Here is my suggestion @smooth

I will be making a post about it

Each post can have a "positive" section and a "negative" section. That means 2 different, distinct comment sections. Depending on the "action" being taking place in each rewards will be divided based on a) followers b) cumulative reputation of those followers and c) individual reputation

@innuendo

The flagging tool is only meant as a way to indicate spam or abuse, not to negate upvotes.

we both know from our recent encounters that this is not how it goes . people flock like cattle into specific domains and flagging often looks way too tempting.

Flagging looks tempting because people have no other way to express their valid opinion. And an opinion that a given post has earned too much in comparison to other posts, is a valid opinion that needs to be taken into account and not suppressed.

It's not about jealousy or crab mentality or anything like that. It's about a thoughtful distribution of our limited funds.

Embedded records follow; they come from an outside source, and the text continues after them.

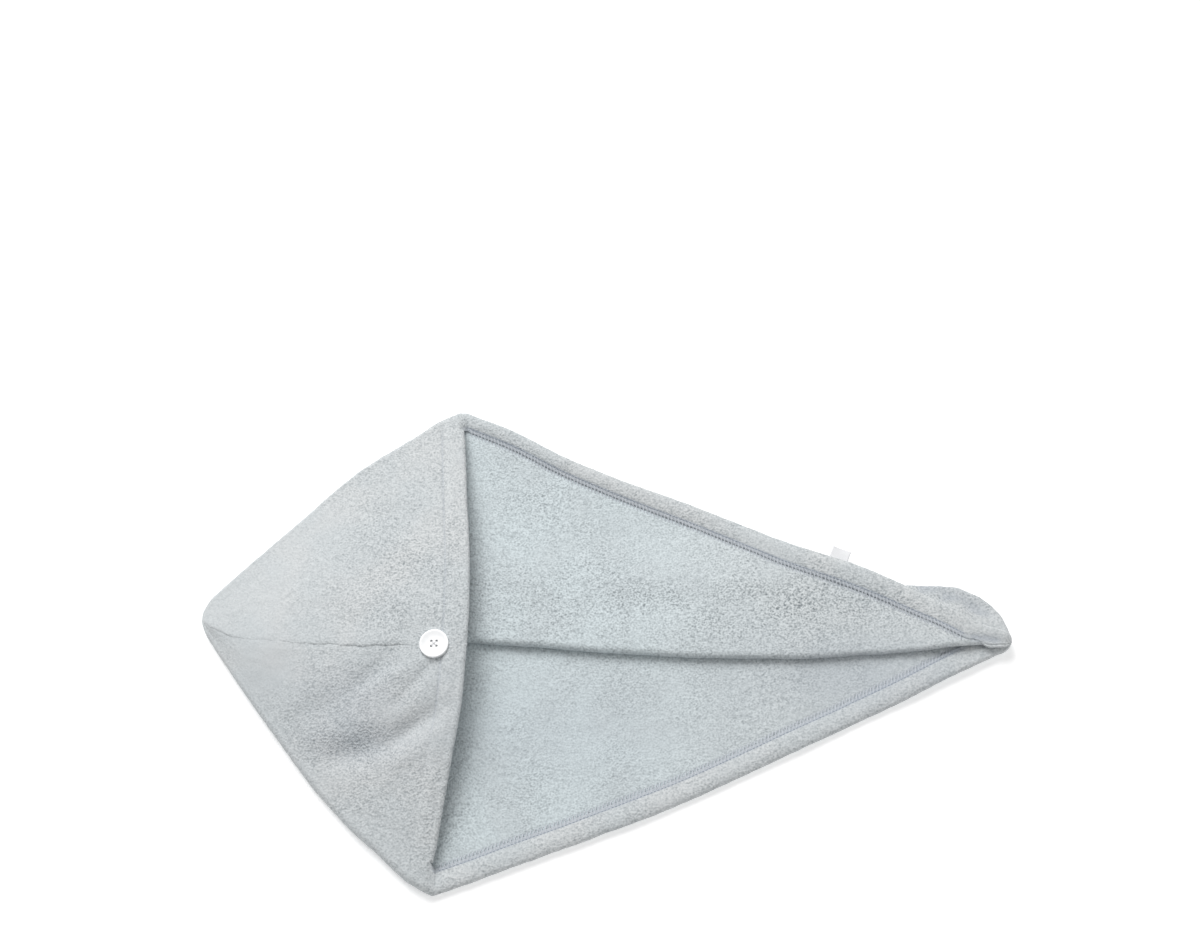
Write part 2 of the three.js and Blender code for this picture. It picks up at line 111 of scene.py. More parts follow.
class TurbanColours(bpy.types.PropertyGroup):
    """Colours of the towel and its trimmings."""
    pile_light: colour("Pile", "Tips of the pile on the outer side", "D6D9DA")
    pile_inside: colour("Inner pile", "Tips of the pile inside the towel", "D7E1E4")
    pile_stroked: colour("Nap", "Where the nap lies the other way", "CCD3D6")
    pile_dark: colour("Pile depth", "Between the tufts of the pile", "838B8F")
    # Held pile is also the colour of the painted shade under the far hem's roll, in the crevice at the
    # tail's tip and in the shade patches
    pile_held_and_shaded: colour("Held pile", "Pile that stitches hold down", "A0A8B3")
    hem_thread: colour("Needle thread", "Needle thread of the hems", "9CA6B5")
    looper_thread: colour("Looper thread", "Looper thread over the raw edges", "D2D7DE")
    button: colour("Button", "Cast polyester button", "FCFDFE")
    button_thread: colour("Button thread", "Thread that holds the button", "F0F1F3")
    elastic: colour("Elastic", "Braided cover of the loop", "C4CBCF")
    label: colour("Label", "Woven satin label", "F4F5F7")
    floor: colour("Floor", "Studio floor", "FBFBFB")


# Tables of the shape, each a share of a size

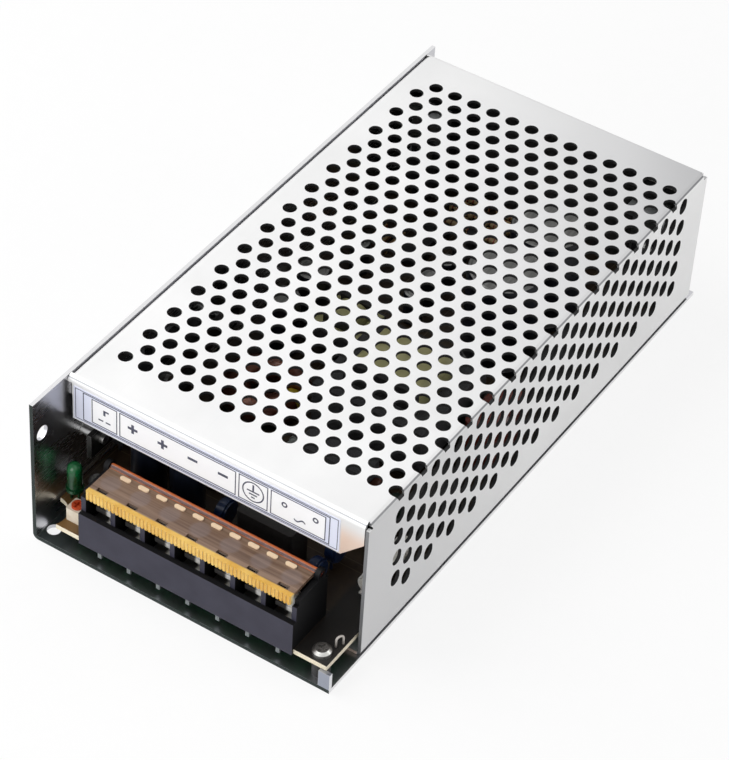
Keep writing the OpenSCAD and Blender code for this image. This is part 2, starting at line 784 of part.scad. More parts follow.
// Ring choke: ring radius, core section radius, thickness of the copper layer
ring_r = 8.8;
ring_core_r = 3.2;
copper_t = 1.3;
ring_fit = 0.1;
ring_z = board_top + ring_core_r + ring_fit + copper_t;

module output_choke_core() {
    color("gold") translate([output_choke_at[0], output_choke_at[1], ring_z]) rotate_extrude()
        translate([ring_r, 0]) circle(ring_core_r);
}

module output_choke_winding() {
    gap_angle = 24;
    color("sienna") translate([output_choke_at[0], output_choke_at[1], ring_z]) rotate(gap_angle / 2)
        rotate_extrude(angle = 360 - gap_angle) translate([ring_r, 0]) difference() {
            circle(ring_core_r + ring_fit + copper_t);
            circle(ring_core_r + ring_fit);
        }
}

// Filter choke: a square ring core that stands on edge, with a winding on each leg
filter_core = [22, 20, 8];
filter_bar = 5;
filter_z = board_top + 3.4 + filter_core[1] / 2;

module at_filter_choke() {
    translate([filter_choke_at[0], filter_choke_at[1], filter_z]) rotate([90, 0, 0]) children();
}

module filter_choke_core() {
    color("#3a3a3c") at_filter_choke() translate([0, 0, -filter_core[2] / 2]) linear_extrude(filter_core[2])
        difference() {
            square([filter_core[0], filter_core[1]], center = true);
            square([filter_core[0] - 2 * filter_bar, filter_core[1] - 2 * filter_bar], center = true);
        }
}

// Wound sleeves with flanged ends and feet, each round one upright leg of the core
module filter_choke_windings() {
    fit = 0.15;
    h = filter_core[1] - 2 * filter_bar - 0.2;
    wrap = 2.2;
    hole = [filter_bar + 2 * fit, filter_core[2] + 2 * fit];
    color("peru") at_filter_choke() for (s = [-1, 1]) translate([s * (filter_core[0] - filter_bar) / 2, 0, 0]) {
        rotate([90, 0, 0]) translate([0, 0, -h / 2]) linear_extrude(h) difference() {
            translate([-hole[0] / 2 - wrap, -hole[1] / 2 - wrap])
                rounded_rect(hole[0] + 2 * wrap, hole[1] + 2 * wrap, 2);
            square(hole, center = true);
        }
        for (t = [-1, 1]) translate([-1, -filter_z + board_top, t * (hole[1] / 2 + wrap - 1.2) - 0.6])
            cube([2, filter_z - board_top - h / 2 + eps, 1.2]);
    }
}

// ---------------------------------------------------------------- capacitors

// Round can with a rolled shoulder and a groove near its foot
module can(r, h) {
    groove = r * 0.06;
    rotate_extrude() polygon([[0, 0], [r - 0.4, 0], [r, 0.4], [r, 2], [r - groove, 2.5], [r, 3],
        [r, h - 0.9], [r - 0.3, h - 0.25], [r - 0.9, h], [r - 1.4, h - 0.3], [0, h - 0.3]]);
}

module cans(spots, r, h) {
    for (p = spots) translate([p[0], p[1], board_top]) can(r, h);
}

module bulk_capacitors() {
    color("#3c4a5a") cans(bulk_at, bulk_r, bulk_h);
}

module output_capacitors() {
    color("#3c4a5a") cans(output_at, output_r, output_h);
}

module small_capacitors() {
    color("#3c4a5a") cans(small_at, small_r, small_h);
}

module film_capacitors() {
    color("gold") {
        translate([film_at[0], film_at[1], board_top]) rounded_box(film_size, 1);
        translate([film_block_at[0], film_block_at[1], board_top]) rounded_box(film_block, 1);
    }
}

module coupling_capacitor() {
    lift = 0.6;
    wire = 0.8;
    color("brown") translate([coupling_at[0], coupling_at[1], board_top]) {
        translate([0, 0, lift]) rounded_box(coupling_size, 2);
        for (s = [-1, 1]) translate([-wire / 2, s * coupling_size[1] * 0.375 - wire / 2, 0])
            cube([wire, wire, lift + eps]);
    }
}

// Coated disc on edge on two wires, its flat faces along X
module disc_part(r, t) {
    translate([-t / 2, 0, r + 2]) rotate([0, 90, 0]) {
        cylinder(h = t, r = r - 0.5);
        translate([0, 0, t * 0.2]) cylinder(h = t * 0.6, r = r);
    }
    for (s = [-1, 1]) translate([-0.3, s * r * 0.55 - 0.3, 0]) cube([0.6, 0.6, r + 1]);
}

module safety_capacitors() {
    color("steelblue") for (p = safety_at) translate([p[0], p[1], board_top])
        disc_part(safety_r, safety_t);
}

module thermistor() {
    color("#2f3b2f") translate([thermistor_at[0], thermistor_at[1], board_top])
        disc_part(thermistor_r, thermistor_t);
}

// ---------------------------------------------------------------- mains parts

fuse_r = 2.6;
fuse_l = 20;
fuse_z = board_top + 4.6;

module fuse_tube() {
    cap_l = 5;
    color("white") translate([fuse_at[0], fuse_at[1] - fuse_l / 2, fuse_z]) rotate([-90, 0, 0]) {
        cylinder(h = fuse_l, r = fuse_r - 0.2);
        for (y = [0, fuse_l - cap_l]) translate([0, 0, y]) cylinder(h = cap_l, r = fuse_r);
    }
}

module fuse_clips() {
    clip_w = 4;
    t = 0.5;
    color("silver") for (s = [-1, 1]) translate([fuse_at[0], fuse_at[1] + s * (fuse_l / 2 - 2.5), 0])
        along_y(-clip_w / 2, clip_w / 2) {
            translate([0, fuse_z]) difference() {
                circle(fuse_r + 0.05 + t);
                circle(fuse_r + 0.05);
                translate([-5, 1.2]) square([10, 5]);
            }
            translate([-fuse_r, board_top]) square([2 * fuse_r, t]);
            translate([-0.6, board_top]) square([1.2, fuse_z - fuse_r - 0.05 - board_top]);
        }
}

module bridge_rectifier() {
    color("#1c1c1c") translate([bridge_at[0], bridge_at[1], board_top]) {
        translate([0, 0, 2.5]) rounded_box(bridge_size, 0.6);
        for (k = [-1.5:1:1.5]) translate([-0.4, k * bridge_pin_step - 0.6, 0]) cube([0.8, 1.2, 2.5 + eps]);
    }
}

// ---------------------------------------------------------------- power transistors

// Tab package: body, metal tab and three legs; its back face is on X = 0, body towards +X
module tab_package(w, body_h, tab_h, t, foot) {
    translate([0, -w / 2, foot]) cube([t, w, body_h]);
    difference() {
        translate([0, -w / 2, foot]) cube([tab_t, w, body_h + tab_h]);
        translate([-cut, 0, foot + body_h + tab_h / 2]) rotate([0, 90, 0])
            cylinder(h = t + 2 * cut, r = m3_r + screw_fit);
    }
    for (k = [-1, 0, 1]) translate([t / 2 - 0.3, k * w / 4 - 0.5, 0]) cube([0.6, 1, foot + eps]);
}

sink_hole_z = board_top + switch_legs + switch_h + switch_tab / 2;

module heat_sinks() {
    color("whitesmoke") for (p = sink_at) translate([p[0] - sink_w / 2, p[1], board_top]) difference() {
        union() {
            cube([sink_w, sink_t, sink_h]);
            translate([0, -sink_lip, sink_h - sink_t]) cube([sink_w, sink_lip + eps, sink_t]);
        }
        translate([sink_w / 2, -cut, sink_hole_z - board_top]) rotate([-90, 0, 0])
            cylinder(h = sink_t + 2 * cut, r = m3_r + thread_fit);
    }
}

module switching_transistors() {
    color("#1c1c1c") for (p = sink_at) translate([p[0], p[1], board_top]) rotate(-90)
        tab_package(switch_w, switch_h, switch_tab, switch_t, switch_legs);
}

module transistor_screws() {
    color("silver") for (p = sink_at) translate([p[0], p[1] - tab_t, sink_hole_z]) rotate([90, 0, 0])
        pan_screw(pan_r, pan_h, m3_r, tab_t + sink_t + 1.5);
}

module output_rectifiers() {
    color("#1c1c1c") for (y = rectifier_y) translate([package_x, y, board_top]) {
        translate([0, -package_w / 2, package_legs]) cube([package_t, package_w, package_h]);
        for (k = [-1, 0, 1]) translate([2, k * package_w * 0.35 - 0.6, 0]) cube([0.7, 1.2, package_legs + eps]);
    }
}

module insulating_pads() {
    rim = 1.1;
    color("lightsteelblue") for (y = rectifier_y)
        translate([pad_x, y - package_w / 2 - rim, board_top + package_legs - rim])
            cube([pad_t, package_w + 2 * rim, package_h + 2 * rim]);
}

module clamp_bar() {
    color("silver") difference() {
        translate([bar_x, bar_y[0] - bar_end, bar_z - bar_h / 2])
            cube([bar_t, bar_y[2] - bar_y[0] + 2 * bar_end, bar_h]);
        for (y = bar_y) translate([bar_x - cut, y, bar_z]) rotate([0, 90, 0])
            cylinder(h = bar_t + 2 * cut, r = m3_r + thread_fit);
    }
}

module clamp_bar_screws() {
    color("silver") for (y = bar_y) translate([x_left, y, bar_z]) rotate([0, -90, 0])
        flat_screw(bar_x + bar_t + 1.2 - x_left);
}

// ---------------------------------------------------------------- small parts

module control_chip() {
    color("#1c1c1c") translate([chip_at[0], chip_at[1], board_top]) {
        translate([0, 0, 0.6]) rounded_box(chip_size, 0.4);
        for (s = [-1, 1], k = [-3.5:1:3.5])
            translate([s * (chip_size[0] / 2 + 0.3) - 0.4, k * chip_pin_step - 0.25, 0]) cube([0.8, 0.5, 2.2]);
    }
}

// Barrel with two wires bent down to the board; its axis is along X
module axial_part(l, r, lift) {
    wire = 0.6;
    translate([0, 0, lift]) rotate([0, 90, 0]) translate([0, 0, -l / 2]) {
        cylinder(h = l, r = r * 0.88);
        cylinder(h = l * 0.22, r = r);
        translate([0, 0, l * 0.78]) cylinder(h = l * 0.22, r = r);
    }
    for (s = [-1, 1]) {
        translate([s * (l / 2 + 1) - 1 - eps, -wire / 2, lift - wire / 2]) cube([2 + 2 * eps, wire, wire]);
        translate([s * (l / 2 + 2) - wire / 2, -wire / 2, 0]) cube([wire, wire, lift + wire / 2]);
    }
}

module signal_resistors() {
    half = (resistor_rows - 1) / 2;
    color("tan") {
        for (p = resistor_rows_at, k = [-half:half])
            translate([p[0], p[1] + k * resistor_step, board_top])
                axial_part(resistor_l, resistor_r, resistor_lift);
        for (k = [-1:1]) translate([resistor_trio_at[0] + k * resistor_step, resistor_trio_at[1], board_top])
            rotate(90) axial_part(resistor_l, resistor_r, resistor_lift);
    }
}

module power_resistors() {
    color("lightblue") {
        for (s = [-1, 1]) translate([power_pair_at[0], power_pair_at[1] + s * power_step / 2, board_top])
            axial_part(power_l, power_r, power_lift);
        translate([power_single_at[0], power_single_at[1], board_top]) rotate(90)
            axial_part(power_l, power_r, power_lift);
    }
}

module signal_transistors() {
    legs = 4;
    color("#1c1c1c") for (p = to92_at) translate([p[0], p[1], board_top]) {
        translate([0, 0, legs]) linear_extrude(to92_h) difference() {
            circle(to92_r);
            translate([-to92_r - 1, to92_r * 0.55]) square([2 * to92_r + 2, to92_r]);
        }
        for (k = [-1, 0, 1]) translate([k * 1.27 - 0.2, -0.2, 0]) cube([0.4, 0.4, legs + eps]);
    }
}

// ---------------------------------------------------------------- nodes

chassis();
mesh_cover();
terminal_label();
cover_side_screws();
cover_base_screws();
insulating_sheet();
board_standoffs();
circuit_board();
board_screws();
terminal_housing();
terminal_contacts();
terminal_cover();
terminal_screw(1);  // terminal_screw_1
terminal_screw(2);  // terminal_screw_2
terminal_screw(3);  // terminal_screw_3
terminal_screw(4);  // terminal_screw_4
terminal_screw(5);  // terminal_screw_5
terminal_screw(6);  // terminal_screw_6
terminal_screw(7);  // terminal_screw_7
clamp_plate(1);  // clamp_plate_1
clamp_plate(2);  // clamp_plate_2
clamp_plate(3);  // clamp_plate_3
clamp_plate(4);  // clamp_plate_4
clamp_plate(5);  // clamp_plate_5
clamp_plate(6);  // clamp_plate_6
clamp_plate(7);  // clamp_plate_7
power_lamp();
trimmer_body();
trimmer_rotor();
transformer_core();
transformer_bobbin();
transformer_winding();
driver_core();
driver_bobbin();
driver_winding();
output_choke_core();
output_choke_winding();
filter_choke_core();
filter_choke_windings();
bulk_capacitors();
output_capacitors();
small_capacitors();
film_capacitors();
coupling_capacitor();
safety_capacitors();
fuse_tube();
fuse_clips();
thermistor();
bridge_rectifier();
heat_sinks();
switching_transistors();
transistor_screws();
output_rectifiers();
insulating_pads();
clamp_bar();
clamp_bar_screws();
control_chip();
signal_resistors();
power_resistors();
signal_transistors();
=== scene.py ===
import math

import bmesh
import bpy
from mathutils import Matrix, Vector


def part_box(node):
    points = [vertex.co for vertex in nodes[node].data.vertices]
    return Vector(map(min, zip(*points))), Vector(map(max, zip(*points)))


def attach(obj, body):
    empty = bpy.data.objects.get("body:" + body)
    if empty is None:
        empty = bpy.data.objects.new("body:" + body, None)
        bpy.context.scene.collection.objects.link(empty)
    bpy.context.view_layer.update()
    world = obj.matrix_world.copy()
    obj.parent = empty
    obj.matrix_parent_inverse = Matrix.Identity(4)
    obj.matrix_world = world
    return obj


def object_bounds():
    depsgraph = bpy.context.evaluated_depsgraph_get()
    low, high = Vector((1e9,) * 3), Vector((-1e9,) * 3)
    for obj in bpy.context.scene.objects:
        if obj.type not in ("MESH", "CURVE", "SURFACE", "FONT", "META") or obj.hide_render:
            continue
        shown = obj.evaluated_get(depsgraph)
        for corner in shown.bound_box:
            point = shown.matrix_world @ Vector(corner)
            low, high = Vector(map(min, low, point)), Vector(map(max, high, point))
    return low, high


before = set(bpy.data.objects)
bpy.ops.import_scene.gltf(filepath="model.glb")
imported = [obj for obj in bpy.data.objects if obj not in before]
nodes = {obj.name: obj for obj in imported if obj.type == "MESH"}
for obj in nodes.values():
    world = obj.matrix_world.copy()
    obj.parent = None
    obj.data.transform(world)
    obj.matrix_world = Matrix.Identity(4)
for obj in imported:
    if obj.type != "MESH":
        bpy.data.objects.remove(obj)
cad_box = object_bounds()

MM = 0.001
WHITE = (1, 1, 1, 1)

# ---------------------------------------------------------------- measures, in millimetres

# the case's outer planes
LEFT, FRONT = (round(level / MM, 3) for level in cad_box[0][:2])
RIGHT, REAR, TOP = (round(level / MM, 3) for level in cad_box[1])

# the front of the cover's lip, which the label lies on
label_low, label_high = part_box("terminal_label")
LIP = round(label_high.y / MM, 3)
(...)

That's why we need two distinct tools:

  • One tool for indicating something is wrong with the actual post. This is what flagging is about. Flagging affects both payout and the author's reputation.
  • And another tool for indicating that something is wrong with people's reaction to the post. Or in other words, your disagreement with people upvoting a given post. The post is OK but it's overvalued - your downvote affects only the payout, not the author's reputation.

As long as we don't have those two separated, there'll be confusion, trolling and hurt feelings. Actually, I'm quite surprised that we don't have it already in place and that this simple concept requires so much deliberation.

After reading the details of @dantheman's proposal, I don't think his solution is adequate. If I understand it correctly, what he proposes is that somebody's voting power can be negated completely, not just regarding a given vote, and the negation will last for 7 days. Maybe this is useful to counteract trolls and malicious whales, but this does not address the issue I stated above. We need a way to counteract a single vote on a particular post/comment, and not to wipe out somebody's voting power completely.